Un ulteriore elemento che va ripensato, anche attraverso la tecnologia, è il futuro delle nostre città. Qui chiedo una riflessione all’amministratore …
Città è parola polisemica, come tutte quelle di cui facciamo abuso – libertà, giustizia, ecc. Le città attuali sono territori, centri nevralgici di una rete che copre l’intero pianeta – le competitive sono quelle in grado di attrarre investimenti e intelligenze. Non importa dove collocate -e neppure tanto le dimensioni. Occorre che siano dotate di servizi efficienti e che vi si possa formare quella simbiosi tra scienza, economia e politica, di cui ho parlato. E qui il cerchio sembra chiudersi contraddittoriamente – poiché una tale simbiosi è la causa del progressivo disfacimento dello spazio pubblico e dell’idea stessa di democrazia. Eppure non possiamo che affrontare la sfida, pena essere dei puri reazionari.
Di fronte al COVID rischiano di scontrarsi massimalismi tanto inutili quanto dannosi. Io credo molto nel ruolo degli intellettuali e del pensiero critico. Quale futuro vedi?

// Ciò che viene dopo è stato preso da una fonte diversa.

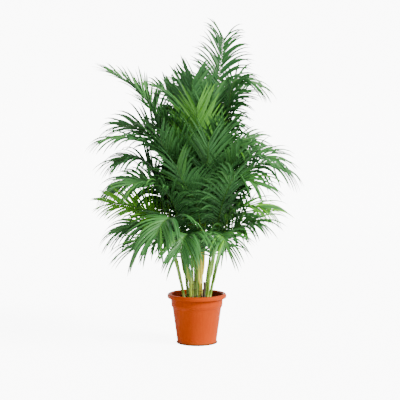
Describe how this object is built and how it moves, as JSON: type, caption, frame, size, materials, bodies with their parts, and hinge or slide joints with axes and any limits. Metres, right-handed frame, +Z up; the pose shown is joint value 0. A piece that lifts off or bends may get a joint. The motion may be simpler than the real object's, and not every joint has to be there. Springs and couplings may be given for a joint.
{
  "type": "potted palm",
  "caption": "Potted feather palm: a clump of slender canes with arching fronds of narrow leaflets, rooted in soil in a round plastic pot with a rolled rim.",
  "frame": {"origin": "centre of the pot's underside, on the surface it stands on", "axes": "+Z up along the pot's axis; -Y is the front, +X the right seen from the front"},
  "size_m": [0.9331, 0.8676, 1.3014],
  "materials": {
    "pot": "satin",
    "soil": "matte",
    "cane": "satin",
    "leaf": "satin"
  },
  "bodies": {
    "root": {"cane_back": "cane", "cane_back_left": "cane", "cane_back_right": "cane", "cane_front": "cane", "cane_front_left": "cane", "cane_front_right": "cane", "cane_heart_back": "cane", "cane_heart_front": "cane", "cane_heart_left": "cane", "cane_heart_right": "cane", "cane_left": "cane", "cane_right": "cane", "cane_stub": "cane", "frond_back_1": "leaf", "frond_back_2": "leaf", "frond_back_3": "leaf", "frond_back_left_1": "leaf", "frond_back_left_2": "leaf", "frond_back_left_3": "leaf", "frond_back_left_4": "leaf", "frond_back_right_1": "leaf", "frond_back_right_2": "leaf", "frond_back_right_3": "leaf", "frond_back_right_4": "leaf", "frond_front_1": "leaf", "frond_front_2": "leaf", "frond_front_3": "leaf", "frond_front_4": "leaf", "frond_front_left_1": "leaf", "frond_front_left_2": "leaf", "frond_front_left_3": "leaf", "frond_front_left_4": "leaf", "frond_front_right_1": "leaf", "frond_front_right_2": "leaf", "frond_front_right_3": "leaf", "frond_front_right_4": "leaf", "frond_heart_back_1": "leaf", "frond_heart_back_2": "leaf", "frond_heart_back_3": "leaf", "frond_heart_front_1": "leaf", "frond_heart_front_2": "leaf", "frond_heart_front_3": "leaf", "frond_heart_front_4": "leaf", "frond_heart_left_1": "leaf", "frond_heart_left_2": "leaf", "frond_heart_left_3": "leaf", "frond_heart_right_1": "leaf", "frond_heart_right_2": "leaf", "frond_heart_right_3": "leaf", "frond_heart_right_4": "leaf", "frond_left_1": "leaf", "frond_left_2": "leaf", "frond_left_3": "leaf", "frond_left_4": "leaf", "frond_right_1": "leaf", "frond_right_2": "leaf", "frond_right_3": "leaf", "frond_right_4": "leaf", "pot": "pot", "soil": "soil"}
  },
  "joints": []
}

Il Covid non è che l’ultima delle emergenze. Viviamo in regime di emergenza dagli anni 90 – in Italia anche prima, col terrorismo e le “leggi speciali”. Poi 11 settembre, poi terrorismo islamico, poi crisi economica, poi immigrazione incontrollata, ora pandemia. E via via si è sgretolato la spazio pubblico, si sono pressochè “sciolte” le organizzazioni sindacali e politiche, il parlamento da anticamera dei partiti è diventato camera di nulla, a fronte di un’inesorabile crescita del potere degli esecutivi. O i democratici troveranno il modo di riformare il sistema, tenendo ben presente l’oggettiva drammaticità delle stesse emergenze, e quindi l’esigenza di decisione politica – o la stagione delle democrazie liberali è condannata a finire.